Estudos pequenos de Volpi revelam como artista construiu sua obra
Ele não gostava de teorias. O pintor Alfredo Volpi construiu seu mundo de fachadas e bandeirinhas com os pés firmes no chão, ancorado na visão do casario e das festas da cidade. Mas, por maior e mais sólida que fosse essa sua realidade, tudo surgia primeiro em seus quadros de pequeno formato.
Esses mundos reduzidos e delicados, que nunca passam de meio metro de tela no lado mais comprido, foram suas plataformas de ensaio para as grandes composições que vieram depois, além de sintetizar os elementos de cada nova fase em sua obra plástica.
Na superfície, esses 70 quadros minúsculos, agora juntos numa retrospectiva do artista no Museu de Arte Moderna, parecem miniaturas daquilo que fez de Volpi, nas palavras do crítico Mário Pedrosa, o "mestre brasileiro de sua época" –estão lá as janelas, portas e arcadas estilizadas das casinhas de São Paulo, Mogi e Itanhaém e as bandeirinhas de festa que ao longo das décadas viraram símbolo incontestável de seu trabalho.

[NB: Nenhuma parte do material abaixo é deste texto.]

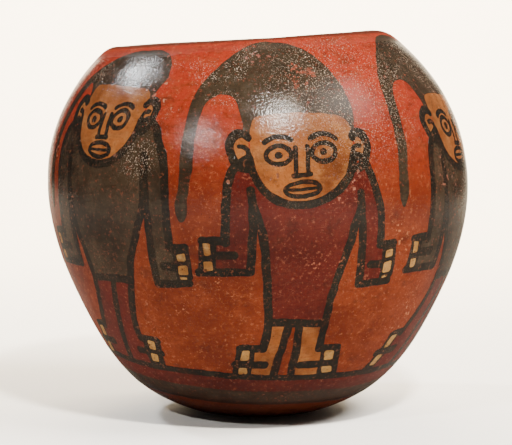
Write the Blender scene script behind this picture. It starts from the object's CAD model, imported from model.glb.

Mas essas telas, pelo tamanho tímido, exigem um olhar mais de perto. E, a um palmo delas, o olho passa a recalcular e rever impressões sobre a poesia concreta desse artista, que morreu aos 92, em 1988.
Isso porque seus esboços parecem mais soltos, menos apegados ao rigor das telas maiores, arquitetadas a partir desse primeiro desenho. "Há uma espontaneidade nessas telas", diz Aracy Amaral, que organiza a mostra. "Elas retêm um frescor."
Não que as versões maiores desses pequenos formatos fossem ampliações esquemáticas. Volpi gostava de pintar de memória, ou seja, não seguia à risca esses estudos na hora de criar um quadro maior, embora tentasse traduzir aqueles elementos para outra escala.
Mesmo os estudos vistos lado a lado na mostra deixam claro como um serviu de base para o próximo –verdadeiras variações sobre um tema.
Nesse sentido, essas telas, todas da coleção do engenheiro Ladi Biezus, um dos maiores conhecedores de Volpi, são uma espécie de matriz ou base visual de todo o projeto plástico do artista.
Talvez por isso as obras na mostra, criadas ao longo de sete décadas, dos anos 1920 aos 1980, estejam em ordem cronológica. É nítida a evolução de seu trabalho, das paisagens em estilo impressionista de início de carreira ao que se chamou depois de construtivismo cromático –as telas de bandeirinhas em que esse geometrismo beira a abstração, lembrando formas puras flutuando num plano.
PESO E LEVEZA
Volpi, no entanto, não chegou a se enquadrar em nenhuma vanguarda da época. Mesmo sofrendo influência nítida dos concretistas, algo que ficou mais pronunciado desde que abandonou por completo as figuras humanas em suas pinturas, o artista nunca se desprendeu do real –suas bandeirinhas ou traços arquitetônicos estão sempre ali como um índice do peso ou da leveza do mundo.
"É uma arquitetura descarnada, emagrecida, aquilo que ficou no imaginário dele", diz Amaral. "O Volpi não era um intelectual, a cultura dele era visual. Ele se contamina pelo concretismo, mas guarda a composição na memória."
Ele também não se esquece de fases anteriores de sua obra, retomando elementos dos primórdios décadas à frente. É o caso da cor, que desponta com força total primeiro nos anos 1940 para ressurgir mais tarde, depois de uma fase sombria, já quase nos anos 1970.
Na mesma época, o desenho, pelo menos nos retratos que criou, voltou a ter certa presença, mesmo que num exercício em paralelo à pintura. São rostos delicados, estilizados, que lembram a tal arquitetura "descarnada" das fachadas de suas casas ou as silhuetas das bandeirinhas.
Nesse ponto, Volpi parece sempre se render à alegria, dedicando seus últimos anos à construção de suas telas mais vibrantes. Seu talento de colorista não deixa esquecer que a vida pode ser uma festa.